Musical synth pads bouncing with delicate rushes form the first rhythmic phase of Right Time - Right Place. They screw themselves to a sinuous sound wave that absorbs the shocks until annihilation to invite hand percussions to establish a balance between music and hypnosis. A bass line follows the rhythm while the synth whistles spectral tunes. A whisper of sound sets a more intriguing mood as our senses focus on the clatter of cymbals since the percussion arrives. A mass of sounds infiltrates the ambiences of the title, making radiate different elements which follow one another without however weighing down the minimalist curve of Right Time - Right Place. Like a carousel arrived at its destination, the rhythm evaporates little by little around the 6th minute. The sound wave resumes with more vigor. In fact, the track is reborn with more vigor in an aboriginal tribal vision, or electronic tribal folk, where the rhythm beats as much as whispers in a segment that becomes more intense. Too much, since the waves and the synth lines bicker a few seconds later to bring us to the last moments even more intense, courtesy of the orchestrations and their furious staccatos. Laying those delicate acetate blue synth pads on a sky filled with different lines and gradual synth pulses, Anantakara gives Behind Below and Above a solid opening whose hesitant piano is the final nail in our beatitude. A directionless track, as much rhythmic as atmospheric, it creates a fascinating atypical ballad whose unfolding is up to our imagination. Synth waves wander around stretching their ambient tones to bring Ask the Seer to our ears. We are in the core of a very ambient track with some acoustic chords of a Japanese guitar which shines in a tonal decoration put in scene by the multiple spots of synth. Even in a very lethargic state, Ask the Seer bites us the soul in a last right more musical and especially very intense.

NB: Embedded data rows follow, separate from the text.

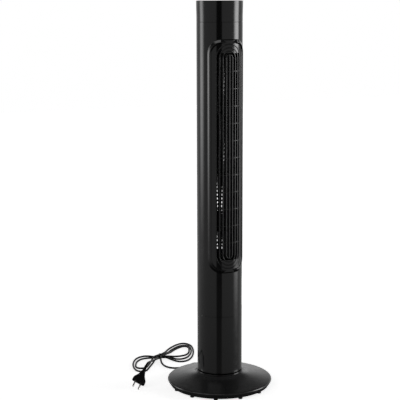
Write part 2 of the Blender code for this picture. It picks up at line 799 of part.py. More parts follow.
def main():
    start_scene()
    black = material("gloss_black", (0.020, 0.020, 0.021), 0.12)
    grey = material("satin_grey", (0.060, 0.060, 0.062), 0.40)
    rubber = material("black_rubber", (0.015, 0.015, 0.015), 0.55)
    steel = material("zinc_steel", (0.55, 0.56, 0.57), 0.35, 1.0)
    nylon = material("white_nylon", (0.80, 0.80, 0.77), 0.45)
    brass = material("nickel_brass", (0.62, 0.60, 0.56), 0.25, 1.0)
    lens = material("smoked_lens", (0.010, 0.010, 0.012), 0.05)
    board_green = material("board_green", (0.02, 0.16, 0.06), 0.50)
    build_base(black, rubber, steel, nylon)
    build_tower(black, steel, nylon)
    build_grille(black)
    build_air_guides(black)
    build_impeller(grey, steel)
    build_drives(steel, grey, black)
    build_panel(black, grey, lens, board_green)
    build_cord(rubber, brass)


main()
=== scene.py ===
"""The looks of a tower fan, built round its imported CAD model: shells, grille, impeller, base and lead."""

import math

import bmesh
import bpy
from mathutils import Euler, Matrix, Vector


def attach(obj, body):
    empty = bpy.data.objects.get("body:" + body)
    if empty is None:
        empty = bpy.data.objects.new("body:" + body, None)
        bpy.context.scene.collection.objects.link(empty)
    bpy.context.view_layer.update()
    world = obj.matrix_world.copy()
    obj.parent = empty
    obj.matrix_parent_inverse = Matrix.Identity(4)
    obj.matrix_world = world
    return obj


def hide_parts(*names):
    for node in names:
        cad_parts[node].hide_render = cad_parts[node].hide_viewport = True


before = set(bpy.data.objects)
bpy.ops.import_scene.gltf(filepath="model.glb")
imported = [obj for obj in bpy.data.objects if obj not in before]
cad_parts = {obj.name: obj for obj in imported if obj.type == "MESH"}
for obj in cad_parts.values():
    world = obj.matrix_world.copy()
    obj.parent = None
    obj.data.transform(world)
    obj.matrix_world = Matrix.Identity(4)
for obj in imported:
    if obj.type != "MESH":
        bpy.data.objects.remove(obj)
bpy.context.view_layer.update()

# Driving dimensions of the CAD model, in metres.
TOWER_RADIUS = 0.0685
BORE = 0.0660
GAP = 0.0003
COLUMN_BOTTOM = 0.0550
COLUMN_TOP = 0.2340
BAND_BOTTOM = 1.1180
HEIGHT = 1.1800
OPENING_CENTRE = 0.7197
OPENING_HALF_HEIGHT = 0.3487
OPENING_HALF_WIDTH = 0.0679
OPENING_CORNER = 0.0440
RIM_CREST = 0.0719
BAR_PITCH = 0.0102
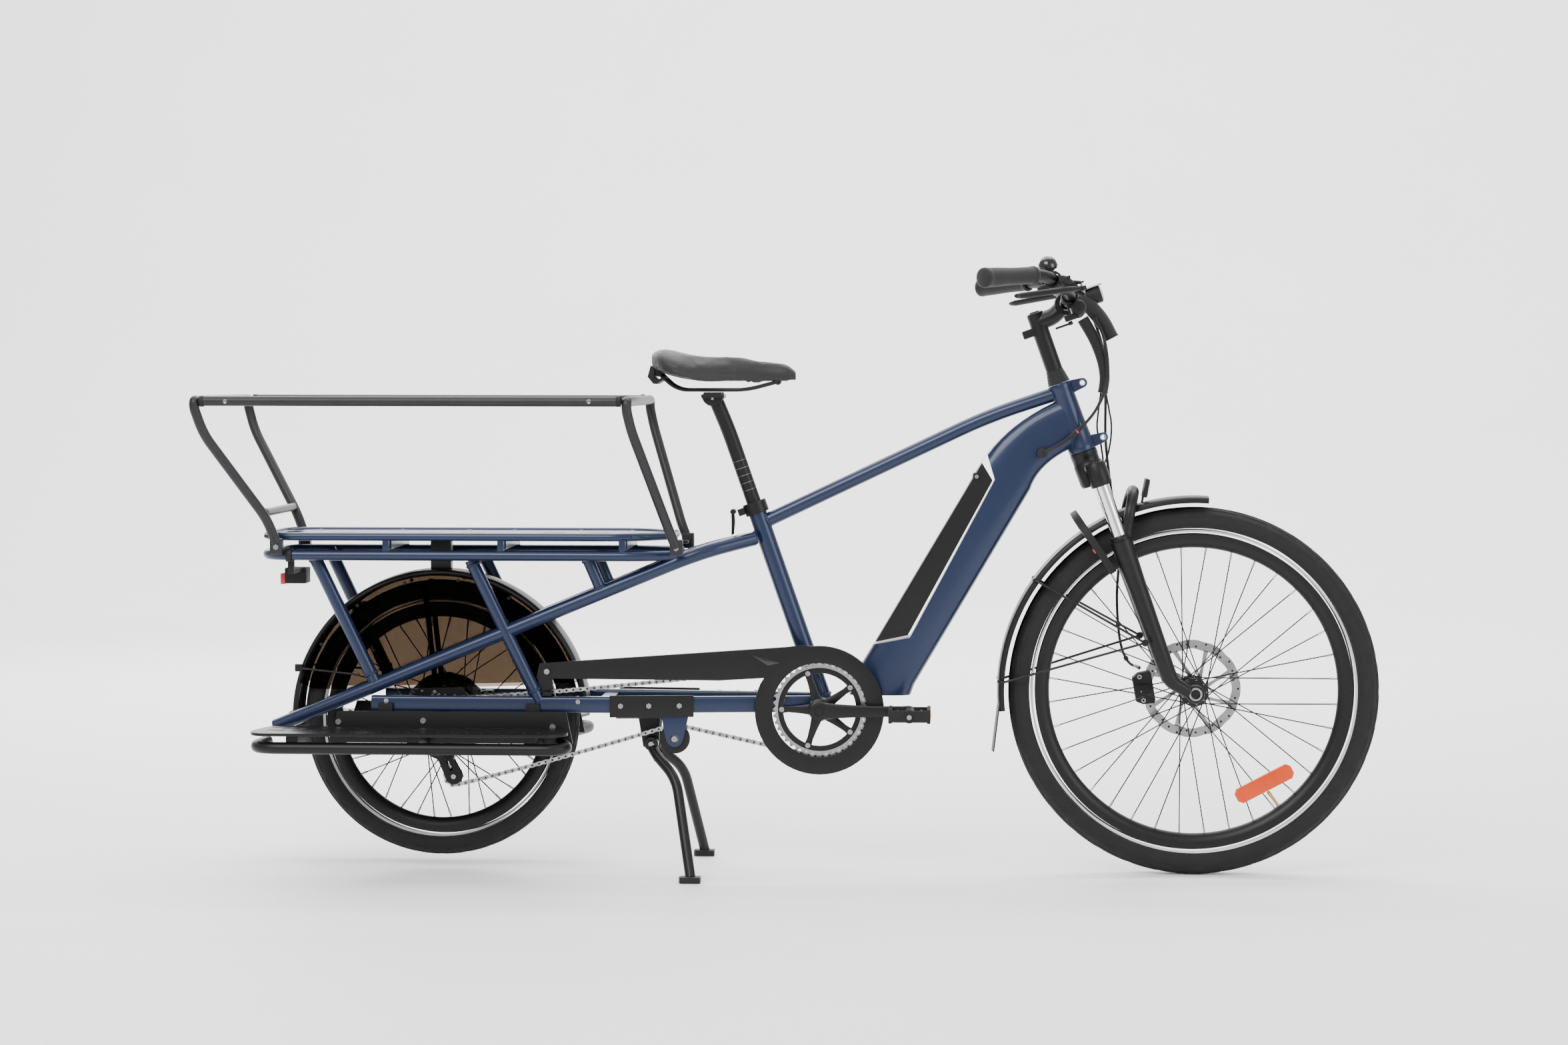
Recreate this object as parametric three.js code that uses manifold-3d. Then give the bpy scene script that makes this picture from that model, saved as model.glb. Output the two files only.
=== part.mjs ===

We reach the structure in two times of Unnamed Rituals. Evanescent synth pads decorate an introduction animated by bass pulsations which knock of a heavy step. There is this piano which comes to torment the ambiences with its quite opposite direction and whose charm does not have anything to envy to these pads which release perfumes of enchanting mermaids' voices. The title loses its landmarks about 20 seconds before reaching the 4th minute. The philharmonic structure that tries to breathe second life into Unnamed Rituals is worthy of composer Pierre Boulez's crazy outpourings. Even my ears tried to get out of my headphones! It's a good thing that the 6th minute brings us back to a more accessible structure. It's a xylophone that animates the very lively La Force du Cœur [That Heart Courage]. The xylophone and other percussive elements are the bed for a keyboard to lay down its sequenced chords that gradually unravel from their rotating loops to let wind instruments fill in the native melodies of this joyful rhythm. If you like these rhythms traced by the limpidity and the speed of a xylophone, know that it feeds the rhythmic visions of the epic title of FORGOTTEN KEY. In my case, I have to go back to the album Transmuted By to measure myself against such a long track of Anantakara. And one can easily draw a parallel with Initiations since the structure of Times are Changing embraces as many phase changes in a less violent environment though. A more musical environment with various rhythmic explosions and where the symphonic side uses the electronic decor to make burst as much its harmonic visions as its cadenced cacophonies. Its introduction does not however let us foreshadow such orientations. Except that if one knows Philippe Wauman well, one knows that he can become as unpredictable as Philip Glass. From staccato to ostinato, the rhythms follow one another with a slight thread of coherence linking them. The play of the percussions is up to the mark with good sequenced elements. And when the last third of the track comes around, we hear a hint of serenity blowing through the air. A short moment before the torment, less violent, settles. Then, Times are Changing gets silent for a good 2 minutes before its ending time.

So what to think of this Anantakara's FORGOTTEN KEY? Definitely more accessible than Ashta, this new album joins the fragile beauties of Newt [At Whose Feet is Eternity]. The Belgian musician constantly flirts with dissonance without ever going there with both feet… or almost if we count the tumultuous phases of Times are Changing. As for the rest, the friendly Philippe knows how to stay tender and convincing with a music that swallows us little by little to fall into its seductive traps.